Not everything. Fixed, recurring expenses are great candidates for automation. Variable spending like groceries, dining, and entertainment is usually better managed manually so you stay aware of where the money is going. The goal is to automate the predictable parts and stay engaged with the variable parts.
What if I overdraft because of an automatic payment?
Build a small buffer into your checking account, around one to two weeks of living expenses. Review your automated payments monthly to make sure the timing and amounts still match your income schedule. If overdrafts happen repeatedly, the root cause is usually that the checking buffer is too thin or a payment date is misaligned with your payday.
How often should I review my automated system?
Once a month is enough for most people. A quick check that all transfers went through, no payments failed, and the amounts still make sense given your current income takes about ten minutes. Quarterly, do a slightly deeper review of whether your savings rate and investment contribution amounts should increase.
Can I automate finances if my income is irregular?
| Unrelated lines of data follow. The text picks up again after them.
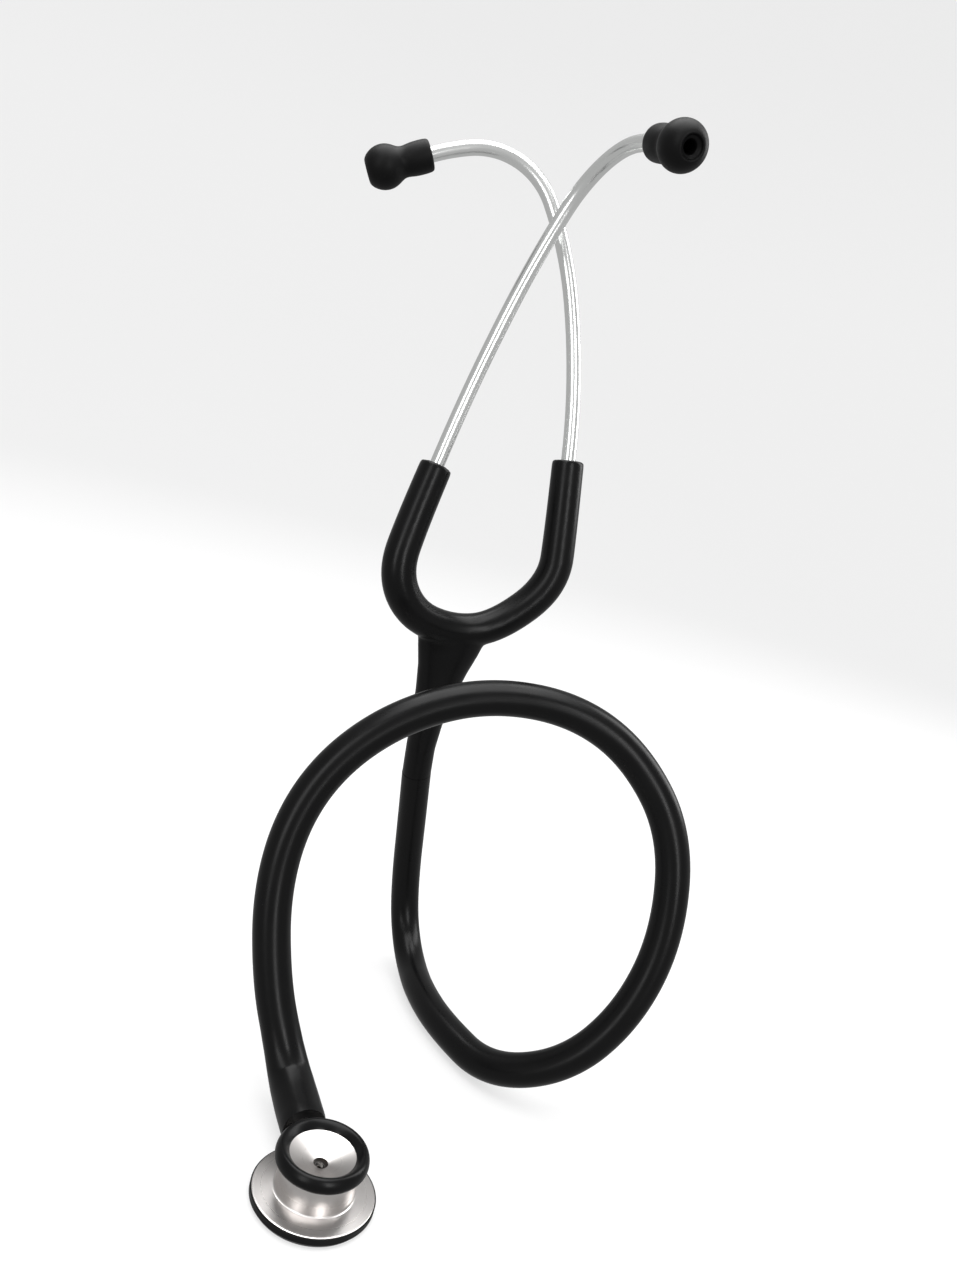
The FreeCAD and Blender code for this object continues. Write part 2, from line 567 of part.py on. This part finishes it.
# ---------------------------------------------------------------- check and write every piece
PIECES = [
    "chestpiece_body", "bell_rim", "diaphragm", "diaphragm_rim", "stem", "stem_seal", "stem_pin",
    "detent_ball", "detent_spring", "detent_screw", "tube", "yoke", "leaf_spring",
    "eartube_left", "eartube_right", "eartip_left", "eartip_right", "eartip_core_left", "eartip_core_right",
]
doc.recompute()
for item in doc.Objects:
    if "Invalid" in item.State or "Error" in item.State:
        raise RuntimeError(f"{item.Label} failed: {item.State}")
os.makedirs("parts", exist_ok=True)
for label in PIECES:
    shape = doc.getObjectsByLabel(label)[0].Shape
    if shape.isNull() or not shape.isValid() or not shape.Solids:
        raise RuntimeError(f"{label} has no valid solid")
    shape.exportStep(f"parts/{label}.step")
    print(label, "volume", round(shape.Volume, 2), "solids", len(shape.Solids))
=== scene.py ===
import json
import math

import bmesh
import bpy
import numpy as np
from mathutils import Matrix, Vector


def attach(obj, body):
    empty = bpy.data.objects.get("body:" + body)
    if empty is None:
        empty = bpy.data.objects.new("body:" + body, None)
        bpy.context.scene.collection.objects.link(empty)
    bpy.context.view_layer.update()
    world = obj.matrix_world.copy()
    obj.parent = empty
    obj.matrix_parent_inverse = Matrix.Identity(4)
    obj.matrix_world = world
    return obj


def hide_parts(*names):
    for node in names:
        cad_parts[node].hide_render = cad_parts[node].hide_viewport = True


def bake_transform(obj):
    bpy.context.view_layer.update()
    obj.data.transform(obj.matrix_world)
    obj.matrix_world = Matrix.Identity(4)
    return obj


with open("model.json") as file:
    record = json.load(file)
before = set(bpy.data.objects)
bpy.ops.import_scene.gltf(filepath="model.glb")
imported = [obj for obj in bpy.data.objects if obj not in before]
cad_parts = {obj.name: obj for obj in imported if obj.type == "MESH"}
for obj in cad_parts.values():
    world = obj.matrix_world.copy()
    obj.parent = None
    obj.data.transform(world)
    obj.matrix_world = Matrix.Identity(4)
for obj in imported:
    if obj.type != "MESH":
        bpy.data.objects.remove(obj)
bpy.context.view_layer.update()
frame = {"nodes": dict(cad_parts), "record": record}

MM = 0.001

# ---------------------------------------------------------------- camera
# A standing product view, a little above the chestpiece and looking slightly down along the loop.
# The three directions are the camera's own right, up and ahead.
camera_right = Vector((0.8962, -0.3643, 0.2531))
camera_up = Vector((-0.1620, 0.2623, 0.9513))
camera_ahead = Vector((0.4129, 0.8936, -0.1761))
camera = bpy.data.objects.new("camera", bpy.data.cameras.new("camera"))
camera.data.sensor_fit = "VERTICAL"
camera.data.sensor_height = 36.0
camera.data.lens = 28.125
camera.data.clip_start = 0.01
camera.matrix_world = Matrix((camera_right, camera_up, -camera_ahead)).transposed().to_4x4()
camera.location = (-0.0932, -0.2129, 0.1976)
bpy.context.collection.objects.link(camera)
bpy.context.scene.camera = camera

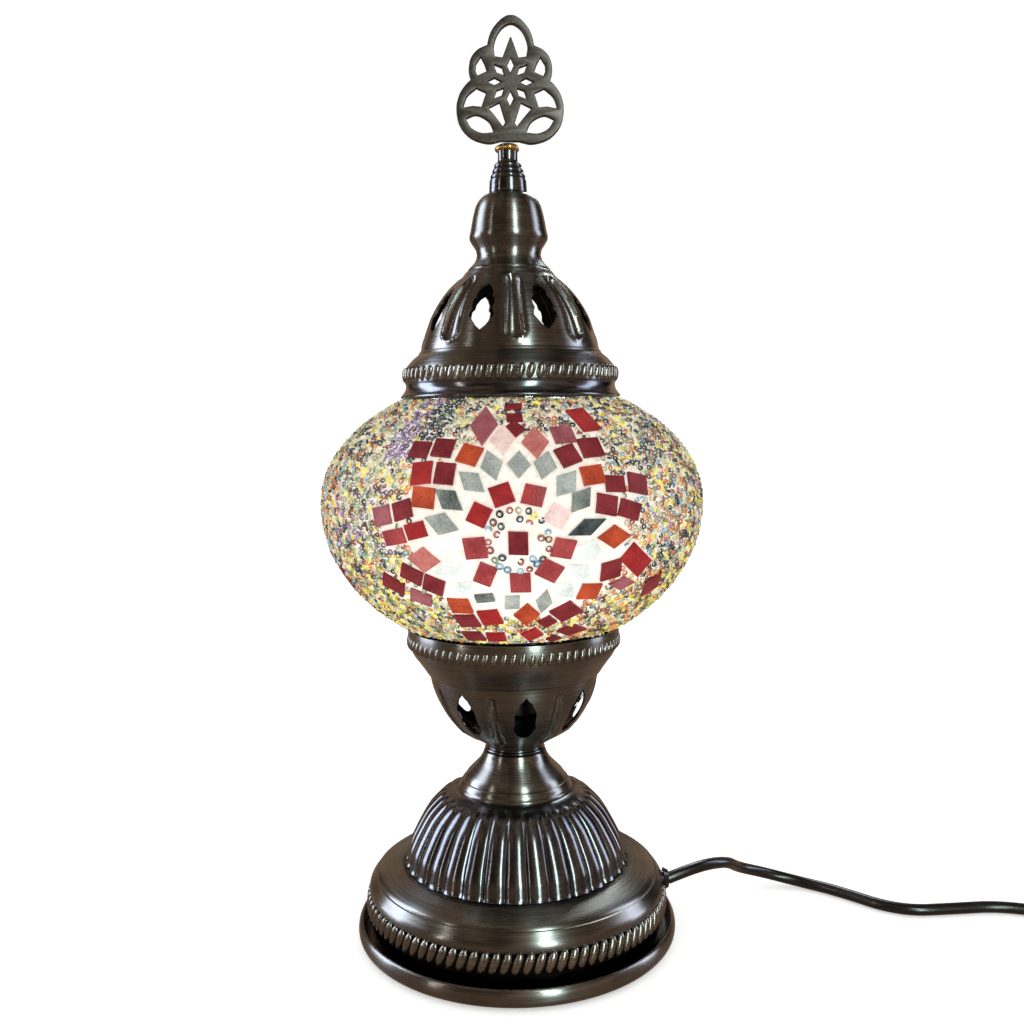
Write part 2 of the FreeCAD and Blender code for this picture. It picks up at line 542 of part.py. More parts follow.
turned("finial_solder", (
    ("{stem_top_radius} + 0.05", "0"), ("{solder_radius}", "0.5"), ("{solder_radius} - 0.3", "1.6"),
    ("{stem_top_radius} + 0.05", "{solder_height}")), f"{STEM_TOP} - {{solder_height}} - 0.4")

# ---------------------------------------------------------------- the lead inside the base

GROMMET_IN = "({pan_radius} - {metal_wall} - 2)"
GROMMET_OUT = "({pan_radius} + {band_thickness} + {grommet_flange})"
sleeve = lying(primitive("Cylinder", "grommet_sleeve", (GROMMET_IN, "0", "{exit_level}"),
                         Radius="{grommet_radius}", Height=f"{GROMMET_OUT} - {GROMMET_IN}"), "x")
flange = lying(primitive("Cone", "grommet_flange", ("{pan_radius} + {band_thickness}", "0", "{exit_level}"),
                         Radius1="{grommet_flange_radius}", Radius2="{grommet_radius} + 0.2",
                         Height="{grommet_flange}"), "x")
grommet_bore = lying(primitive("Cylinder", "grommet_bore", (f"{GROMMET_IN} - 1", "0", "{exit_level}"),
                               Radius="{cord_radius} + {running_clearance}",
                               Height=f"{GROMMET_OUT} - {GROMMET_IN} + 2"), "x")
both = doc.addObject("Part::Fuse", "grommet_body")
both.Base, both.Tool = sleeve, flange
keep(cut(both, [grommet_bore], "grommet"), "cord_grommet")


def corner_arc(before, corner, after, radius):
    """The arc that rounds one corner of a route, tangent to both runs."""
    back, ahead = (before - corner).normalize(), (after - corner).normalize()
    half = back.getAngle(ahead) / 2
    reach = radius / math.tan(half)
    start, end = corner + back * reach, corner + ahead * reach
    middle = (back + ahead).normalize()
    centre = corner + middle * (radius / math.sin(half))
    return start, centre - middle * radius, end


def piped(label, points, radii, radius):
    """A round lead along straight runs joined by tangent arcs."""
    edges = []
    at = points[0]
    for index in range(1, len(points) - 1):
        start, middle, end = corner_arc(points[index - 1], points[index], points[index + 1],
                                        radii[index - 1])
        edges += [Part.LineSegment(at, start).toShape(), Part.Arc(start, middle, end).toShape()]
        at = end
    edges.append(Part.LineSegment(at, points[-1]).toShape())
    path = Part.Wire(edges)
    heading = (points[1] - points[0]).normalize()
    section = Part.Wire(Part.makeCircle(radius, points[0], heading))
    solid = path.makePipeShell([section], True, False)
    ideal = math.pi * radius ** 2 * path.Length
    if abs(solid.Volume / ideal - 1) > 0.01:
        raise ValueError(f"{label}: volume {solid.Volume:.0f} against {ideal:.0f}")
    piece = doc.addObject("Part::Feature", label)
    piece.Shape = solid
    keep(piece, label)
    return path.Length


def free_run(label, points):
    """A free stretch of the lead: each arc as large as its two runs allow."""
    radii = []
    for before, corner, after in zip(points[:-2], points[1:-1], points[2:]):
        half_turn = (corner - before).getAngle(after - corner) / 2
        radii.append(0.45 * min((corner - before).Length, (after - corner).Length) / math.tan(half_turn))
    runs = [(b - a).Length for a, b in zip(points[:-1], points[1:])]
    length = piped(label, points, radii, size("cord_radius"))
    print(label, "length %.1f" % length, "runs", [round(run) for run in runs],
          "radii", [round(value) for value in radii])
    return length


deck_height = number(DECK)
piped("inner_lead", [
    Vector(number(GROMMET_OUT), 0, size("exit_level")),
    Vector(number(GROMMET_IN) - size("inner_lead_end"), 0, size("exit_level")),
    Vector(0, 0, deck_height - size("tube_drop") - size("inner_lead_drop")),
    Vector(0, 0, number(HOLDER) + size("tube_rise") + size("inner_lead_end"))],
    [size("inner_lead_sweep"), size("lead_bend")],
    size("cord_radius"))

# ---------------------------------------------------------------- the free lead, switch, coil and plug

table_lead = size("cord_radius")
switch_in = number("{switch_x} - {switch_length} / 2")
switch_out = number("{switch_x} + {switch_length} / 2")
lamp_run = free_run("cord_lamp_run", [
    Vector(number(GROMMET_OUT), 0, size("exit_level")), Vector(70.9, 1.5, 21.5), Vector(82, 6.1, 22.9),
    Vector(92.8, 14.6, 20.1), Vector(99.7, 27, 12.1), Vector(113.2, 33.9, 6.3),
    Vector(128.9, 32.5, table_lead), Vector(143.2, 23.1, table_lead), Vector(164.1, 2.7, table_lead),
    Vector(190, 4.6, table_lead), Vector(207.4, 6.2, table_lead), Vector(226, 0.5, table_lead),
    Vector(switch_in, size("switch_y"), size("switch_split"))])
coil_out = size("coil_radius") + size("coil_half_width") - table_lead
coil_far = size("coil_y") + coil_out
switch_run = free_run("cord_switch_run", [
    Vector(switch_out, size("switch_y"), size("switch_split")),
    Vector(switch_out + 13, size("switch_y") + 0.8, 3.2),
    Vector(size("coil_x"), coil_far, table_lead)])
coil_near = size("coil_y") - coil_out
plug_run = free_run("cord_plug_run", [
    Vector(size("coil_x"), coil_near, size("coil_height") - table_lead),
    Vector(size("coil_x") - 15, coil_near - 0.2, 10.5),
    Vector(size("plug_x") + size("plug_relief"), size("plug_y"), size("plug_height") / 2)])

COIL_IN = "({coil_radius} - {coil_half_width})"
COIL_OUT = "({coil_radius} + {coil_half_width})"
coil = ring("cord_coil", COIL_IN, COIL_OUT, "0", "{coil_height}")
for key in ("x", "y"):
    coil.setExpression(".Placement.Base." + key, bound("{coil_" + key + "}"))
tie_outer = primitive("Box", "tie_outer", (
    f"{{coil_x}} + {COIL_IN} - {{tie_slack}} - {{tie_thickness}}", "{coil_y} - {tie_width} / 2", "0"),
    Length="{coil_half_width} * 2 + {tie_slack} + {tie_thickness} * 2", Width="{tie_width}",
    Height="{coil_height} + {tie_thickness}")
tie_inner = primitive("Box", "tie_inner", (
    f"{{coil_x}} + {COIL_IN} - {{tie_slack}}", "{coil_y} - {tie_width}", "-1"),
    Length="{coil_half_width} * 2 + {tie_slack}", Width="{tie_width} * 2", Height="{coil_height} + 1")
keep(cut(tie_outer, [tie_inner], "tie"), "coil_tie")

SWITCH_LOW = ("{switch_x} - {switch_length} / 2", "{switch_y} - {switch_width} / 2")
WINDOW = ("{switch_x} - {rocker_length} / 2 - {rocker_gap}", "{switch_y} - {rocker_width} / 2 - {rocker_gap}")
HOLLOW = ("{switch_x} - {switch_length} / 2 + {switch_screw_inset} * 2",
          "{switch_y} - {switch_width} / 2 + {case_wall}")


def case_box(name, low, high):
    """One half of the switch case as a plain block between two heights."""
    return primitive("Box", name, SWITCH_LOW + (low,), Length="{switch_length}", Width="{switch_width}",
                     Height=f"{high} - ({low})")


def case_hollow(name, low, high):
    """The room inside the switch case between two heights."""
    return primitive("Box", name, HOLLOW + (low,), Length="{switch_length} - {switch_screw_inset} * 4",
                     Width="{switch_width} - {case_wall} * 2", Height=f"{high} - ({low})")


def lead_bore(name):
    """The lead's bore through both ends of the switch case."""
    return lying(primitive("Cylinder", name, ("{switch_x} - {switch_length}", "{switch_y}",
                                              "{switch_split}"),
                           Radius="{cord_radius}", Height="{switch_length} * 2"), "x")


def screws(name, radius, low, high):
    """Two upright cylinders at the ends of the switch case, beside the lead."""
    return group([primitive("Cylinder", f"{name}_{side}", (
        f"{{switch_x}} {sign} ({{switch_length}} / 2 - {{switch_screw_inset}})",
        f"{{switch_y}} {sign} {{switch_width}} * 0.27", low), Radius=radius, Height=f"{high} - ({low})")
        for side, sign in (("left", "-"), ("right", "+"))], name)


SCREW_LOW, SCREW_HIGH = "1", "{switch_height} - {case_wall} - 1"
lower = cut(
    case_box("lower_block", "0", "{switch_split}"),
    [case_hollow("lower_room", "{case_wall}", "{switch_split} + 1"), lead_bore("lower_bore"),
     screws("lower_screw_holes", "{switch_screw_radius} + {fixing_clearance}", "-1",
            "{switch_split} + 1")], "switch_lower")
keep(lower, "switch_lower_case")
upper = cut(
    case_box("upper_block", "{switch_split}", "{switch_height}"),
    [case_hollow("upper_room", "{switch_split} - 1", "{switch_height} - {case_wall}"),
     lead_bore("upper_bore"),
     primitive("Box", "rocker_window", WINDOW + ("{switch_height} - {case_wall} - 1",),
               Length="{rocker_length} + {rocker_gap} * 2", Width="{rocker_width} + {rocker_gap} * 2",
               Height="{case_wall} + 3"),
     screws("upper_screw_holes", "{switch_screw_radius} + {fixing_clearance}", "{switch_split} - 1",
            SCREW_HIGH)], "switch_upper")
keep(upper, "switch_upper_case")
keep(screws("switch_screw_pair", "{switch_screw_radius}", SCREW_LOW, SCREW_HIGH + " - 0.5"),
     "switch_screws")
terminals = group([lying(primitive("Cylinder", f"terminal_{side}", (
    f"{{switch_x}} {sign} ({{rocker_length}} / 2 + {{terminal_radius}})",
    "{switch_y} - {terminal_length} / 2", "{case_wall} + {terminal_radius} + 0.1"),
    Radius="{terminal_radius}", Height="{terminal_length}"), "y")
    for side, sign in (("left", "-"), ("right", "+"))], "terminal_pair")
keep(terminals, "switch_terminals")

rocker = doc.addObject("PartDesign::Body", "switch_rocker")
rocker_pad = rocker.newObject("PartDesign::Pad", "rocker_pad")
HALF = "{rocker_length} / 2"
ROCKER_TOP = "{switch_height} + {rocker_rise}"
rocker_pad.Profile = sketch_on(rocker, "XZ_Plane", (
    ("-2", "{switch_height} - {rocker_depth}"), ("2", "{switch_height} - {rocker_depth}"),
    (f"{HALF} - 0.8", "{switch_height} - {case_wall}"), (HALF, "{switch_height}"),
    (f"{HALF} - 0.3", f"{ROCKER_TOP} - 0.3"), ("0", f"{ROCKER_TOP} - 1.1"),
    (f"-{HALF} + 0.3", f"{ROCKER_TOP} - 0.3"), (f"-{HALF}", "{switch_height}"),
    (f"-{HALF} + 0.8", "{switch_height} - {case_wall}")))
rocker_pad.Midplane = True
rocker_pad.setExpression("Length", bound("{rocker_width}"))
keep(rocker, "switch_rocker")
for key in ("x", "y"):
    rocker.setExpression(".Placement.Base." + key, bound("{switch_" + key + "}"))

PLUG_MIDDLE = "{plug_height} / 2"
plug_block = primitive("Box", "plug_block", (
    "{plug_x} - {plug_length}", "{plug_y} - {plug_width} / 2", "0"),
    Length="{plug_length}", Width="{plug_width}", Height="{plug_height}")
plug_nose = lying(primitive("Cone", "plug_nose", ("{plug_x}", "{plug_y}", PLUG_MIDDLE),
                            Radius1="{plug_height} / 2 - 1", Radius2="{cord_radius} + 1",
                            Height="{plug_relief}"), "x")
plug_whole = doc.addObject("Part::Fuse", "plug_whole")
plug_whole.Base, plug_whole.Tool = plug_block, plug_nose
pin_pair = {}
for use, extra in (("hole", "{fixing_clearance}"), ("pin", "0")):
    pin_pair[use] = group([lying(primitive("Cylinder", f"plug_{use}_{side}", (
        f"{{plug_x}} - {{plug_length}} - {{pin_length}}", f"{{plug_y}} {sign} {{pin_spacing}} / 2",
        PLUG_MIDDLE), Radius=f"{{pin_radius}} + {extra}", Height="{pin_length} + {pin_grip}"), "x")
        for side, sign in (("left", "-"), ("right", "+"))], f"plug_{use}_pair")
keep(cut(plug_whole, [pin_pair["hole"]], "plug_cut"), "plug_body")
keep(pin_pair["pin"], "plug_pins")

# ---------------------------------------------------------------- checks and files

doc.recompute()
for item in doc.Objects:
    if {"Invalid", "Error"} & set(item.State):
        raise RuntimeError(f"{item.Label}: {item.State}")
for piece in parts:
    if piece.Shape.isNull() or not piece.Shape.isValid() or not piece.Shape.Solids:
        raise RuntimeError(f"{piece.Label}: not a sound solid")
whole_lead = lamp_run + switch_run + plug_run + size("switch_length")
turn_length = 2 * math.pi * size("coil_radius")
print("lead outside the coil %.0f, one turn %.0f" % (whole_lead, turn_length))
os.makedirs("parts", exist_ok=True)
for piece in parts:
    piece.Shape.exportStep(os.path.join("parts", piece.Label + ".step"))
print(len(parts), "pieces,", "top at %.1f" % max(piece.Shape.BoundBox.ZMax for piece in parts))
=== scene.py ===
"""A mosaic glass table lamp: spun and pressed antique bronze, a mosaic globe, a cast finial, a mains lead.

Every outline is a list of (radius, height) in millimetres above the foot of its own CAD node, so that
levels come from the frame. Finished meshes are in metres. Angles round the lamp count from the front
(-Y), with positive angles towards +X.
"""

import logging
import math
import random
from collections.abc import Callable, Iterable, Iterator, Sequence
from contextlib import contextmanager
from dataclasses import dataclass, field
from enum import Enum

import bmesh
import bpy
from mathutils import Euler, Matrix, Vector


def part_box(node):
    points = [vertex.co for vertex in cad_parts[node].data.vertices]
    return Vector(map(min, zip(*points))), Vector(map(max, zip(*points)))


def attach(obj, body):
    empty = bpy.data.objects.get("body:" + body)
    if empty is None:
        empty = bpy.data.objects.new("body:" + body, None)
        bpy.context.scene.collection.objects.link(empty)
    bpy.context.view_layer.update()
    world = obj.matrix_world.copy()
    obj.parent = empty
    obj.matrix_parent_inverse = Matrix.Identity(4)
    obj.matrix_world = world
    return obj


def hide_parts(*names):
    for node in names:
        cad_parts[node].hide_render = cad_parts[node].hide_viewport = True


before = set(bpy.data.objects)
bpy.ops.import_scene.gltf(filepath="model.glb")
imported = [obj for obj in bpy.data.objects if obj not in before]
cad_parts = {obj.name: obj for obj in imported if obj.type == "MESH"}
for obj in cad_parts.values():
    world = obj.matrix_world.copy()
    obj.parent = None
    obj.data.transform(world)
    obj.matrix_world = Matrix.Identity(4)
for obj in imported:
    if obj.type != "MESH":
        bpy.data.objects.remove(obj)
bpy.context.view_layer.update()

MM = 0.001
MERGE = 1e-6
Object = bpy.types.Object
Material = bpy.types.Material
Outline = Sequence[tuple[float, float]]
log = logging.getLogger("lamp")


# ---------------------------------------------------------------- drawing and shaping

def nothing_selected() -> None:
    """Leaves every object unselected, in object mode."""
    if bpy.context.object and bpy.context.object.mode != "OBJECT":
        bpy.ops.object.mode_set(mode="OBJECT")
    bpy.ops.object.select_all(action="DESELECT")


def only(piece: Object) -> None:
    """Makes one piece the selected and active one."""
    nothing_selected()
    piece.select_set(True)
    bpy.context.view_layer.objects.active = piece


@contextmanager
def editing(piece: Object) -> Iterator[None]:
    """Edit mode on one piece, with all of it selected at first."""
    only(piece)
    bpy.ops.object.mode_set(mode="EDIT")
    bpy.ops.mesh.select_all(action="SELECT")
    yield
    bpy.ops.object.mode_set(mode="OBJECT")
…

Yes, but the approach shifts. Instead of fixed monthly transfers, automate a percentage of each deposit. Many savings apps support percentage-based rules. You can also replicate this manually: on every payday, immediately transfer a set percentage to savings before anything else. The automation is less hands-off with variable income, but the principle is the same.
Is automating finances safe?
Banks use strong encryption and fraud monitoring on automated transfers. The real risk is set-it-and-forget-it complacency: auto-renewals you forgot about, subscriptions you no longer use, or payments that fail silently. A monthly review prevents most problems. Monitor your accounts for unfamiliar activity as you would with any financial account.